What are some best practices you can offer to data scientists and analysts looking to overcome text mining problems?
We come from a particular, opinionated perspective on this question; our advice is that adopting tidy data principles is an effective strategy to approach text mining problems. The tidy text format keeps one token (typically a word) in each row, and keeps each variable (such as a document or chapter) in a column. When your data is tidy, you can use a common set of tools for exploring and visualizing them. This frees you from struggling to get your data into the right format for each task and instead lets you focus on the questions you want to ask.
Your book demonstrates how to do text mining in R. Which R tools do you commonly use to support text mining? And why is R your tool of choice?
Our main toolbox for text mining in R focuses on our package tidytext, along with the packages dplyr, tidyr, and ggplot2. These are all tools from the tidyverse collection of packages in R, and the availability and cohesion of these tools are the reasons why we use R for text mining. Using consistent tools designed for handling tidy data gives us a dependable framework for understanding how to represent text data in R, visualize the characteristics of text, model topics, and move smoothly to more complex machine learning applications.
What is the difference between text mining and natural language processing?

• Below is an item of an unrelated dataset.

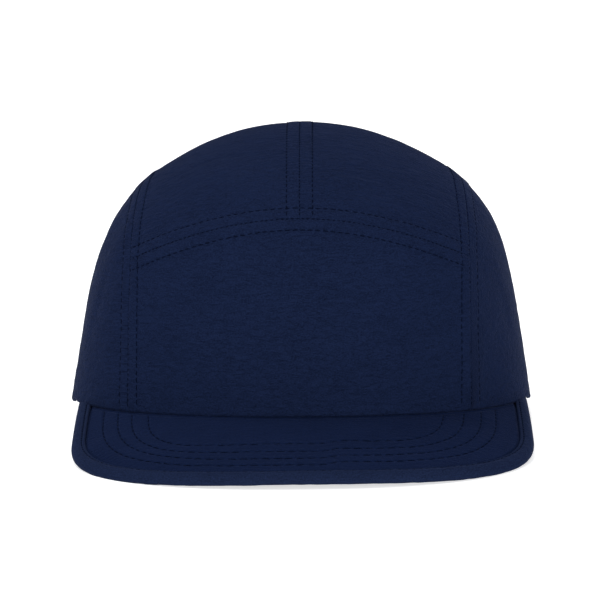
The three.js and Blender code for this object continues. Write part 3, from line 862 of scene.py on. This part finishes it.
def new_material(name, roughness, sheen=0, sheen_tint=(1, 1, 1)):
    """A material with a Principled shader, its node tree and the shader."""
    material = bpy.data.materials.new(name)
    material.use_nodes = True
    shader = material.node_tree.nodes["Principled BSDF"]
    shader.inputs["Roughness"].default_value = roughness
    shader.inputs["Specular IOR Level"].default_value = 0.0007
    shader.inputs["Sheen Weight"].default_value = sheen
    shader.inputs["Sheen Roughness"].default_value = 0.3
    shader.inputs["Sheen Tint"].default_value = (*sheen_tint, 1)
    return material, material.node_tree, shader


def fill(tree, node, inputs):
    """Sets a node's inputs, each to a value or to another node's output."""
    for name, value in inputs.items():
        if isinstance(value, bpy.types.NodeSocket):
            tree.links.new(value, node.inputs[name])
        else:
            node.inputs[name].default_value = value


def node_of(tree, kind, inputs, **settings):
    node = tree.nodes.new(kind)
    for key, value in settings.items():
        setattr(node, key, value)
    fill(tree, node, inputs)
    return node


def cloth_of(tree):
    """Each point's place on the flat cloth."""
    return node_of(tree, "ShaderNodeAttribute", {}, attribute_name="cloth").outputs["Vector"]


def noise_texture(tree, source, scale, detail=2, roughness=0.5, distortion=0):
    """Noise over a source's coordinates times a scale."""
    mapping = node_of(tree, "ShaderNodeMapping", {"Vector": source, "Scale": scale})
    inputs = {"Vector": mapping.outputs["Vector"], "Scale": 1, "Detail": detail}
    inputs.update({"Roughness": roughness, "Distortion": distortion})
    return node_of(tree, "ShaderNodeTexNoise", inputs).outputs["Fac"]


def wave_texture(tree, source, direction, scale, distortion=0):
    inputs = {"Vector": source, "Scale": scale, "Distortion": distortion}
    settings = {"wave_type": "BANDS", "bands_direction": direction}
    return node_of(tree, "ShaderNodeTexWave", inputs, **settings).outputs["Fac"]


def ramp(tree, source, dark, light):
    """Colours from dark to light, each given as where it starts or ends and the colour."""
    node = node_of(tree, "ShaderNodeValToRGB", {"Fac": source})
    for element, (at, colour) in zip(node.color_ramp.elements, (dark, light)):
        element.position = at
        element.color = (*colour, 1)
    return node.outputs["Color"]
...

In our experience, definitions for these terms are somewhat vague and sometimes interchangeable. When people talk about text mining, they often mean getting insight from text through statistical analysis, perhaps looking at word frequencies or clustering. When people talk about natural language processing, they’re often describing the interaction between language and computers, and sometimes the goal of extracting meaning to enable human-computer conversations. We describe our work as “text mining” because our goal is extracting and visualizing insights, but there is a great deal of overlap.